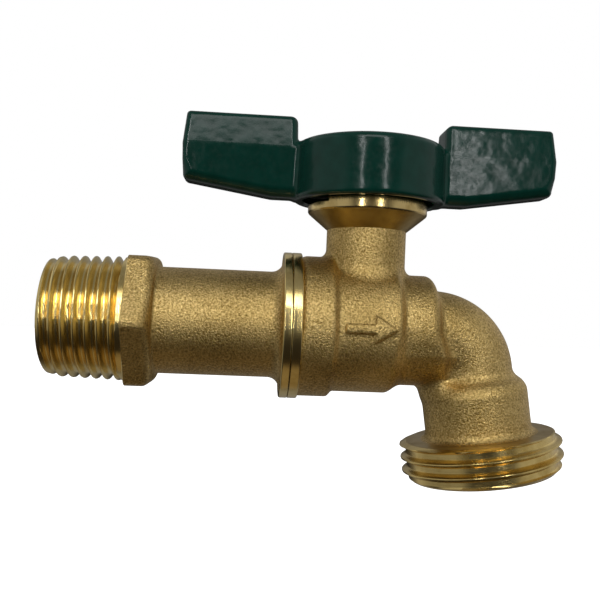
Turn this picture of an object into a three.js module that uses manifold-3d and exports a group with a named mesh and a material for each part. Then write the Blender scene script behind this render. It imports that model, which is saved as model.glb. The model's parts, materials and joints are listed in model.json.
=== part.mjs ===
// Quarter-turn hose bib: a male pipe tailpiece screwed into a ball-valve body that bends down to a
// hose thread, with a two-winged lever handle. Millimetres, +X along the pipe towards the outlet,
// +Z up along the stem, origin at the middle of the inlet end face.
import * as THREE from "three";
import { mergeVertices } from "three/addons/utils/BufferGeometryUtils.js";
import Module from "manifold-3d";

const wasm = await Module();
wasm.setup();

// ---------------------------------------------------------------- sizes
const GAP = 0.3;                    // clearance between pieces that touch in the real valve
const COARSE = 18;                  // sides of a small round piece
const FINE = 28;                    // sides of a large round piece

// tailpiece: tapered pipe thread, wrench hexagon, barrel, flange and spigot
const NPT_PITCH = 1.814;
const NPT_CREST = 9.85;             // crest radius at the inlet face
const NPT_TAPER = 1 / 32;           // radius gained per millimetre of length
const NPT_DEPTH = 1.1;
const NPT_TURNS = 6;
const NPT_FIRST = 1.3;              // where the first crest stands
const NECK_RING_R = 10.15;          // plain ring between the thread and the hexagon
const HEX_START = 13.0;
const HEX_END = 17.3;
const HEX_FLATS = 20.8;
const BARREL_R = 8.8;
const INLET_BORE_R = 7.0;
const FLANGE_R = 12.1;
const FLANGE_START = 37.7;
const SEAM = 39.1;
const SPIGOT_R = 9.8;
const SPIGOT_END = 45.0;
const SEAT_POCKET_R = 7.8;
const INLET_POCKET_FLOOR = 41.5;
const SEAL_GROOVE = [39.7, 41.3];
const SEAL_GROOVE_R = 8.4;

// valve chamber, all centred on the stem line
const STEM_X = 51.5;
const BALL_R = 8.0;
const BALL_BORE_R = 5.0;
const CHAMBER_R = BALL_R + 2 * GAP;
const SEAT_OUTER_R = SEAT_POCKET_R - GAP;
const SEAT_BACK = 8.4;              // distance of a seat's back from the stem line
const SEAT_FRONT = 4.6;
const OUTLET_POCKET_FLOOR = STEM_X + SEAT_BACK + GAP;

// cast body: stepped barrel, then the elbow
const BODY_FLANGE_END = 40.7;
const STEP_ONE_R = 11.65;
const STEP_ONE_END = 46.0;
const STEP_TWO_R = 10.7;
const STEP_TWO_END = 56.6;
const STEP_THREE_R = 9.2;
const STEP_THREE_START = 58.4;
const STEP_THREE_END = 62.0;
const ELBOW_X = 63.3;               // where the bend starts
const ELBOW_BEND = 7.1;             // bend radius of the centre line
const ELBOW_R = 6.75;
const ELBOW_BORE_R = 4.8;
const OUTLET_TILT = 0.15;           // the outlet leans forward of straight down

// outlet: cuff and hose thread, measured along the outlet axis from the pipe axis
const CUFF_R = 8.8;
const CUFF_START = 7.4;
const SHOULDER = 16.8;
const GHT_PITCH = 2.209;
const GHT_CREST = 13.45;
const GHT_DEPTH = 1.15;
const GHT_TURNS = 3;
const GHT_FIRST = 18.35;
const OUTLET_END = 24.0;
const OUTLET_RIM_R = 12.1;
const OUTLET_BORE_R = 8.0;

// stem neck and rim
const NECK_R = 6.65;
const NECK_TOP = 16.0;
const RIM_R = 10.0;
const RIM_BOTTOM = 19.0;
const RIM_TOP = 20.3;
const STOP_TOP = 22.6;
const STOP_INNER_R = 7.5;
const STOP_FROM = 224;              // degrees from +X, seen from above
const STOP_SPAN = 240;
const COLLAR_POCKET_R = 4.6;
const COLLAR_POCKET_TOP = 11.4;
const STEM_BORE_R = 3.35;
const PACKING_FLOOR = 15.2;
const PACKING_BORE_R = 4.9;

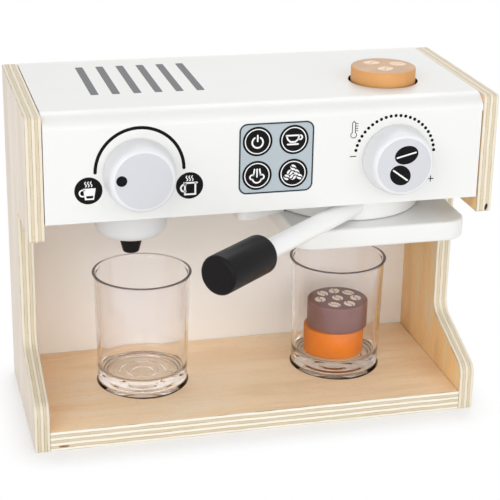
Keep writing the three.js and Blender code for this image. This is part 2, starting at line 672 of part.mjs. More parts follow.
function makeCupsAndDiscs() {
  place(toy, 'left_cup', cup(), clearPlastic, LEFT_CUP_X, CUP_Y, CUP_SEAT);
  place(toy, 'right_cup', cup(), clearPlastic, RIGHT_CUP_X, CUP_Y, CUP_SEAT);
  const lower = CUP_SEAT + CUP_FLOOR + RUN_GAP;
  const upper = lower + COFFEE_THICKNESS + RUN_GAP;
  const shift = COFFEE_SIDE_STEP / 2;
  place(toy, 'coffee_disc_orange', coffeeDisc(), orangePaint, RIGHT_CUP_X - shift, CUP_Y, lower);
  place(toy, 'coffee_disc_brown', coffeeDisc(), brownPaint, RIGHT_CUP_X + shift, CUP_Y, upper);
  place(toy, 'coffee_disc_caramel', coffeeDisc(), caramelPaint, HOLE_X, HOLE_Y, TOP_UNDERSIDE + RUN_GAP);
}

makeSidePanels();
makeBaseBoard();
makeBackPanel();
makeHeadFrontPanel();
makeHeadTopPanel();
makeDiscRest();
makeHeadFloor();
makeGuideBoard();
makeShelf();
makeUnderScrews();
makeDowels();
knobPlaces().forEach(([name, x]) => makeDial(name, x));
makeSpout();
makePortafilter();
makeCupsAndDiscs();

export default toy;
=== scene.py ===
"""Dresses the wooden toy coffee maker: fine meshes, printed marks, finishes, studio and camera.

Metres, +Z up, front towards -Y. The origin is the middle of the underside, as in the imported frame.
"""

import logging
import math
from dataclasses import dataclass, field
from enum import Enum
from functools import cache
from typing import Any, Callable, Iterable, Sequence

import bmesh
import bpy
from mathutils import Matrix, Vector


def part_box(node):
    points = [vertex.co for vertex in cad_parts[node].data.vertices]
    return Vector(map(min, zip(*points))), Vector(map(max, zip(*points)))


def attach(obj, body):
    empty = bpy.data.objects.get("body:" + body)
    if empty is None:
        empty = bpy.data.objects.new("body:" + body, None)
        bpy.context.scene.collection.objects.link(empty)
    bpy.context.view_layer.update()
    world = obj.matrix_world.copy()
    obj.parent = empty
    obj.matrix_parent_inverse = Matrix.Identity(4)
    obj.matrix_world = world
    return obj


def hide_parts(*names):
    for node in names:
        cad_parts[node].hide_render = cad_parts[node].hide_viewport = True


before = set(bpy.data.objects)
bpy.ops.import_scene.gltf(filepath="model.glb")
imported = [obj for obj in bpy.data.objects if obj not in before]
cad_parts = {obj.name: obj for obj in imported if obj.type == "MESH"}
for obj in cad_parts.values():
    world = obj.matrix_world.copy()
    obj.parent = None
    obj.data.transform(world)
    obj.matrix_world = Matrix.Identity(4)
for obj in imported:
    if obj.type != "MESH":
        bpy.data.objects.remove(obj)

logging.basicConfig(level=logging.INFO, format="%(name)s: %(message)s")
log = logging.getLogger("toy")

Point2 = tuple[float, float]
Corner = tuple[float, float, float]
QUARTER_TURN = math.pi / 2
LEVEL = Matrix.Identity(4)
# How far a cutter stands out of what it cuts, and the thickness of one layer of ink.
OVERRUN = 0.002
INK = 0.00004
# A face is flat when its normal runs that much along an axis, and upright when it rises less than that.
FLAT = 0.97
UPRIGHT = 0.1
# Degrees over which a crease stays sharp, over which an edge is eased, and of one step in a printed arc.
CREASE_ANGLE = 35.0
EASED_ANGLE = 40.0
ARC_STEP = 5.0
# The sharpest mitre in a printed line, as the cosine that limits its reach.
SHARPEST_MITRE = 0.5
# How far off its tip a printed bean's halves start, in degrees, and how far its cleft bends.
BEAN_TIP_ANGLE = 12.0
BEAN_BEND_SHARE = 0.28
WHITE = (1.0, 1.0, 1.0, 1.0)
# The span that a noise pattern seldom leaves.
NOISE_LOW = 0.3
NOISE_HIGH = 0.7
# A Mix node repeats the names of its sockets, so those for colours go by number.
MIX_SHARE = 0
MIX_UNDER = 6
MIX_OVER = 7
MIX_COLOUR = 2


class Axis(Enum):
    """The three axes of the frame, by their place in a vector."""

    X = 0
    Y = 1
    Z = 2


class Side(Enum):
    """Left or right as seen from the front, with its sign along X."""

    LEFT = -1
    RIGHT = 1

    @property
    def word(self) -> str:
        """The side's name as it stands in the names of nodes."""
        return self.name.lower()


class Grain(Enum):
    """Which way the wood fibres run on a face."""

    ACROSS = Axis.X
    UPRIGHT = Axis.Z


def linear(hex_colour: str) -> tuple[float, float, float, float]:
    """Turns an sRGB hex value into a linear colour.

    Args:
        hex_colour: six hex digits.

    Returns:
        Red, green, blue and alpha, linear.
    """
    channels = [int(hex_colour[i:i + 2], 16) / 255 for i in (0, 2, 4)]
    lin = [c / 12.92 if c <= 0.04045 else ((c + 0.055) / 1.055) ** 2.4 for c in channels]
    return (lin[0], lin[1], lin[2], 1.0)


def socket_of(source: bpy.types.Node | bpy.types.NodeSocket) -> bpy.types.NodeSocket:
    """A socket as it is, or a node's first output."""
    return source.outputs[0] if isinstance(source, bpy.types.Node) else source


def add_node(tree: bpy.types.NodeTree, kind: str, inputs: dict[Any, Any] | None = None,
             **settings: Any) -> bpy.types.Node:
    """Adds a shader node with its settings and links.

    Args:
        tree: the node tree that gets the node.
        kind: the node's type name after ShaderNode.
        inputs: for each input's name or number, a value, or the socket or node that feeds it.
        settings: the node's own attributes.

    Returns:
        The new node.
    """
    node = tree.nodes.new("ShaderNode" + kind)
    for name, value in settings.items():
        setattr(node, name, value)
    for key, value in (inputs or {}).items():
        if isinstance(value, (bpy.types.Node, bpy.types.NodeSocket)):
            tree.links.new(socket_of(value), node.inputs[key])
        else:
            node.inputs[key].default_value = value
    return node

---

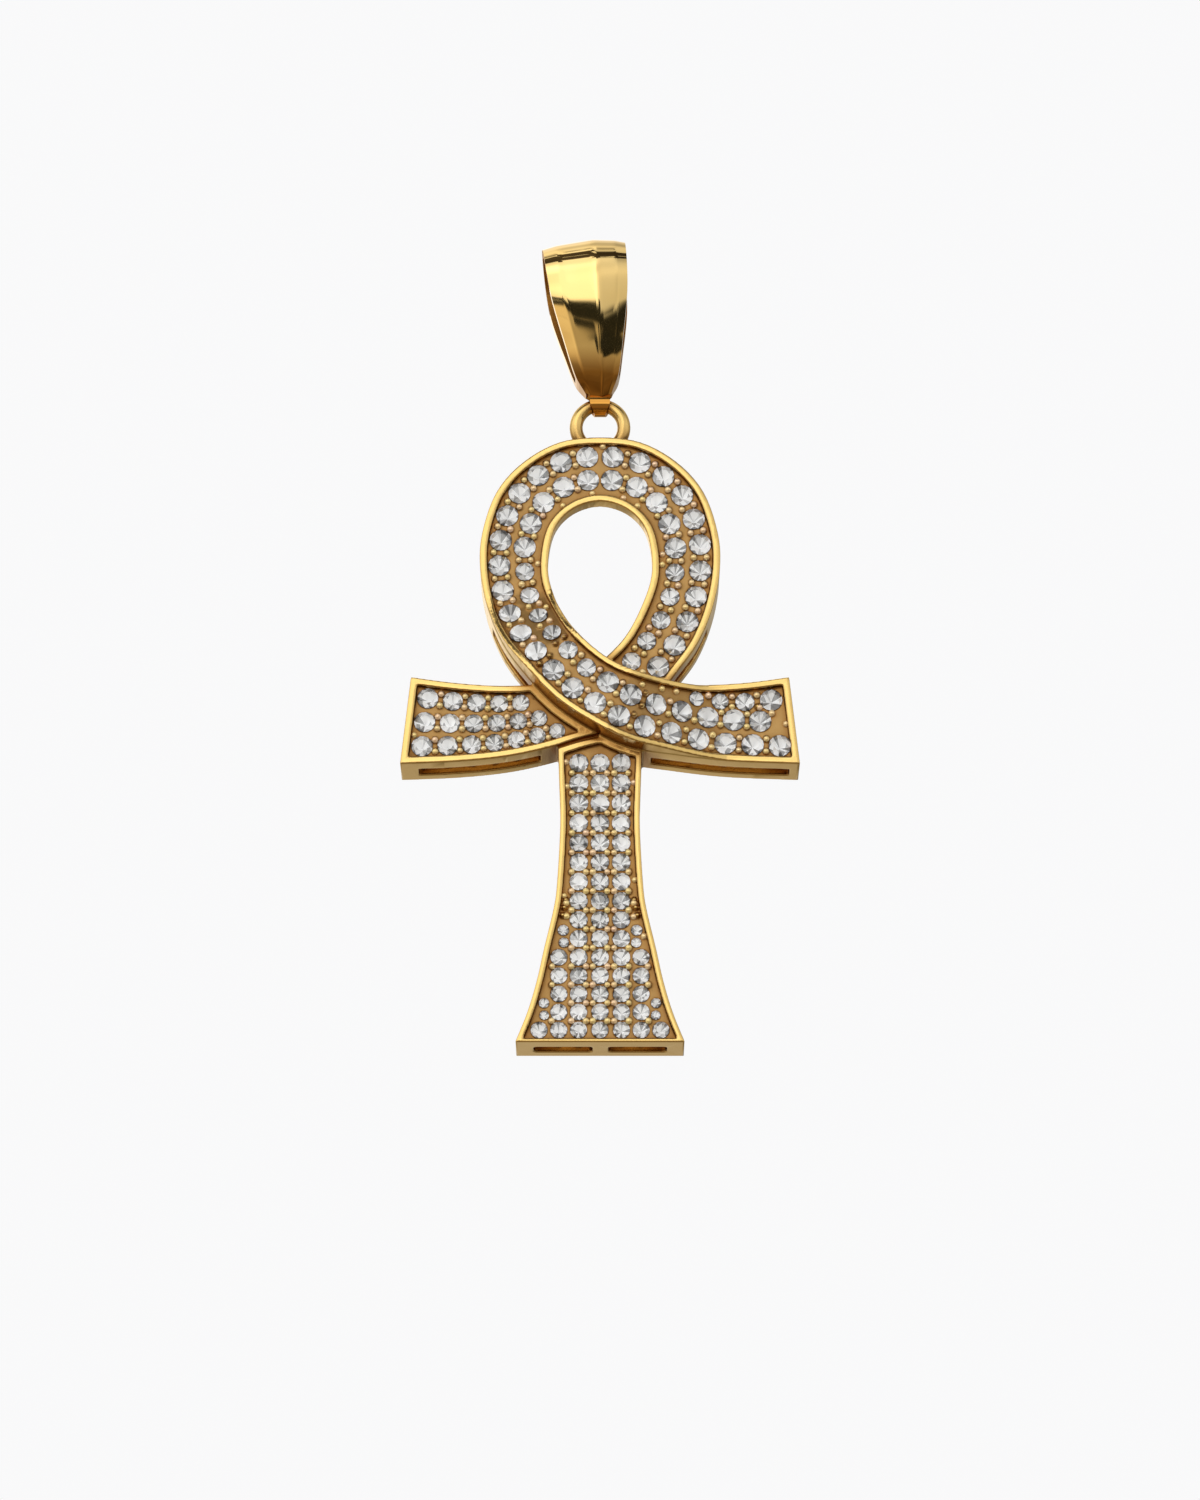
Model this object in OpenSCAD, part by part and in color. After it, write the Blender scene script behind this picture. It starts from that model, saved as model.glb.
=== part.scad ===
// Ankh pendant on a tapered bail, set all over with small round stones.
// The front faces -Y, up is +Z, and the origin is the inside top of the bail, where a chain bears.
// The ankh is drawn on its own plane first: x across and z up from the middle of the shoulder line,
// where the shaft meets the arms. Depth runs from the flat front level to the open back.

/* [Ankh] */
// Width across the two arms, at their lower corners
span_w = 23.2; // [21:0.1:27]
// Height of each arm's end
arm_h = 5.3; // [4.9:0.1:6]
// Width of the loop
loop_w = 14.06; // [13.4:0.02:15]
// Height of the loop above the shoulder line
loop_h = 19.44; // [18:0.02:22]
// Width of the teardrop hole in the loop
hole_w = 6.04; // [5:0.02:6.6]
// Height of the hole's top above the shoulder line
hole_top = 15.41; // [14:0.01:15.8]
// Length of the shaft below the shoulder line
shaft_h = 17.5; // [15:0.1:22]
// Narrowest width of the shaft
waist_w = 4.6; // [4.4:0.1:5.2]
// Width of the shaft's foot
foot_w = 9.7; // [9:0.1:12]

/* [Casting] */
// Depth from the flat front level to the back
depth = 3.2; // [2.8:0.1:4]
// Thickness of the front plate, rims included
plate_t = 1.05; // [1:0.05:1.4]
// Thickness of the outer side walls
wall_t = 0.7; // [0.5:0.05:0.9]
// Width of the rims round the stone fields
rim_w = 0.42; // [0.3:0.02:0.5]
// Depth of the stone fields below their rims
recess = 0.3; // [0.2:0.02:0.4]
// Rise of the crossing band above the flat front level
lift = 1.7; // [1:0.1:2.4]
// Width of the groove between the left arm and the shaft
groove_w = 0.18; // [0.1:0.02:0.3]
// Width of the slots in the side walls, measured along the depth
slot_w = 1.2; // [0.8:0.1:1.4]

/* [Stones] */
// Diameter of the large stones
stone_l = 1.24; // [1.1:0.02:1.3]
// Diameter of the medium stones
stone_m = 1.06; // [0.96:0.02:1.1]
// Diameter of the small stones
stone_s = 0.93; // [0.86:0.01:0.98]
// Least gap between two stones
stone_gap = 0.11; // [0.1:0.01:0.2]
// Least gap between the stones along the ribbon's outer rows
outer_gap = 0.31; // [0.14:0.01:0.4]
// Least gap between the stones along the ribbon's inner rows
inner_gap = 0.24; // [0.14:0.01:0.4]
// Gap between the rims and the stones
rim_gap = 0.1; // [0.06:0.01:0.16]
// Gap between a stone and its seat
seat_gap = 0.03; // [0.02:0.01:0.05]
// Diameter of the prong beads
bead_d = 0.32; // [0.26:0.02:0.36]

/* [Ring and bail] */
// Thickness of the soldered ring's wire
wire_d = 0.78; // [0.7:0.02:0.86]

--

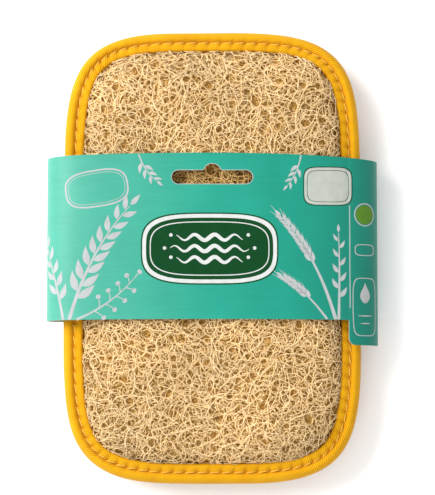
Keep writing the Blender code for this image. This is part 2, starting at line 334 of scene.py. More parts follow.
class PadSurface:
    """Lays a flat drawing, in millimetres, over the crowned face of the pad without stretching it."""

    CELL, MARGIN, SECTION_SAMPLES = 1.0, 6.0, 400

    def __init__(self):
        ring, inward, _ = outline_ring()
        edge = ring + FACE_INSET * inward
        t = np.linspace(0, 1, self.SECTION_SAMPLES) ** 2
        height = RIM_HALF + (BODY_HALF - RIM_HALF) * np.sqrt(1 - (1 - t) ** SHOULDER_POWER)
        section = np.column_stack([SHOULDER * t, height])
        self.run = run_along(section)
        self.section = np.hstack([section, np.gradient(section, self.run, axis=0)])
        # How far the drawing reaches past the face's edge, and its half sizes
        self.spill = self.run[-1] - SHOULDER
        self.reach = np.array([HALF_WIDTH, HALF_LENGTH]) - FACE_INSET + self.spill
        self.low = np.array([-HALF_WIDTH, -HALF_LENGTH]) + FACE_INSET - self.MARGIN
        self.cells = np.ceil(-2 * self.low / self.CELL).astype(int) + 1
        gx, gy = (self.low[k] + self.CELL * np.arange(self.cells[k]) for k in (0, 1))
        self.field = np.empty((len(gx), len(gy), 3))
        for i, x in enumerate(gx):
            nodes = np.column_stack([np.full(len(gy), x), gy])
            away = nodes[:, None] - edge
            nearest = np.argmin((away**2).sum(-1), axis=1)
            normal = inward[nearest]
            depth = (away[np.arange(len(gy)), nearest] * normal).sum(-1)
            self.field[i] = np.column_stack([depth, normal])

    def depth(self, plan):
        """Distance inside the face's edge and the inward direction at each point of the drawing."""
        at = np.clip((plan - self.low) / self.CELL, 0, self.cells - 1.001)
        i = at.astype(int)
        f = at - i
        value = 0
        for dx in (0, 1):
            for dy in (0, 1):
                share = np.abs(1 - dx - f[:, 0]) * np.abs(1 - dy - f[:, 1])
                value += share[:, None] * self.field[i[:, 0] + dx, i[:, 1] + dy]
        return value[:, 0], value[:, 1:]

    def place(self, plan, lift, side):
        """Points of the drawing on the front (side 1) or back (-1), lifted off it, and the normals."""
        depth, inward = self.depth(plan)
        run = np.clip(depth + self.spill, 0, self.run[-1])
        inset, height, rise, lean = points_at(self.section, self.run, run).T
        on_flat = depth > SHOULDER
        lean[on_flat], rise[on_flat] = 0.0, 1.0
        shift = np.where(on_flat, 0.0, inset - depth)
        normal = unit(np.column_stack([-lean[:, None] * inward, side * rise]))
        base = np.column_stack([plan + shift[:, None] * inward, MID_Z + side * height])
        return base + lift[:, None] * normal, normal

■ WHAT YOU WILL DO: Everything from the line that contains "makeSidePanels();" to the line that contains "before = set(bpy.data.objects)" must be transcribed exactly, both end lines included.

■ FINAL RESULT:
makeSidePanels();
makeBaseBoard();
makeBackPanel();
makeHeadFrontPanel();
makeHeadTopPanel();
makeDiscRest();
makeHeadFloor();
makeGuideBoard();
makeShelf();
makeUnderScrews();
makeDowels();
knobPlaces().forEach(([name, x]) => makeDial(name, x));
makeSpout();
makePortafilter();
makeCupsAndDiscs();

export default toy;
=== scene.py ===
"""Dresses the wooden toy coffee maker: fine meshes, printed marks, finishes, studio and camera.

Metres, +Z up, front towards -Y. The origin is the middle of the underside, as in the imported frame.
"""

import logging
import math
from dataclasses import dataclass, field
from enum import Enum
from functools import cache
from typing import Any, Callable, Iterable, Sequence

import bmesh
import bpy
from mathutils import Matrix, Vector


def part_box(node):
    points = [vertex.co for vertex in cad_parts[node].data.vertices]
    return Vector(map(min, zip(*points))), Vector(map(max, zip(*points)))


def attach(obj, body):
    empty = bpy.data.objects.get("body:" + body)
    if empty is None:
        empty = bpy.data.objects.new("body:" + body, None)
        bpy.context.scene.collection.objects.link(empty)
    bpy.context.view_layer.update()
    world = obj.matrix_world.copy()
    obj.parent = empty
    obj.matrix_parent_inverse = Matrix.Identity(4)
    obj.matrix_world = world
    return obj


def hide_parts(*names):
    for node in names:
        cad_parts[node].hide_render = cad_parts[node].hide_viewport = True


before = set(bpy.data.objects)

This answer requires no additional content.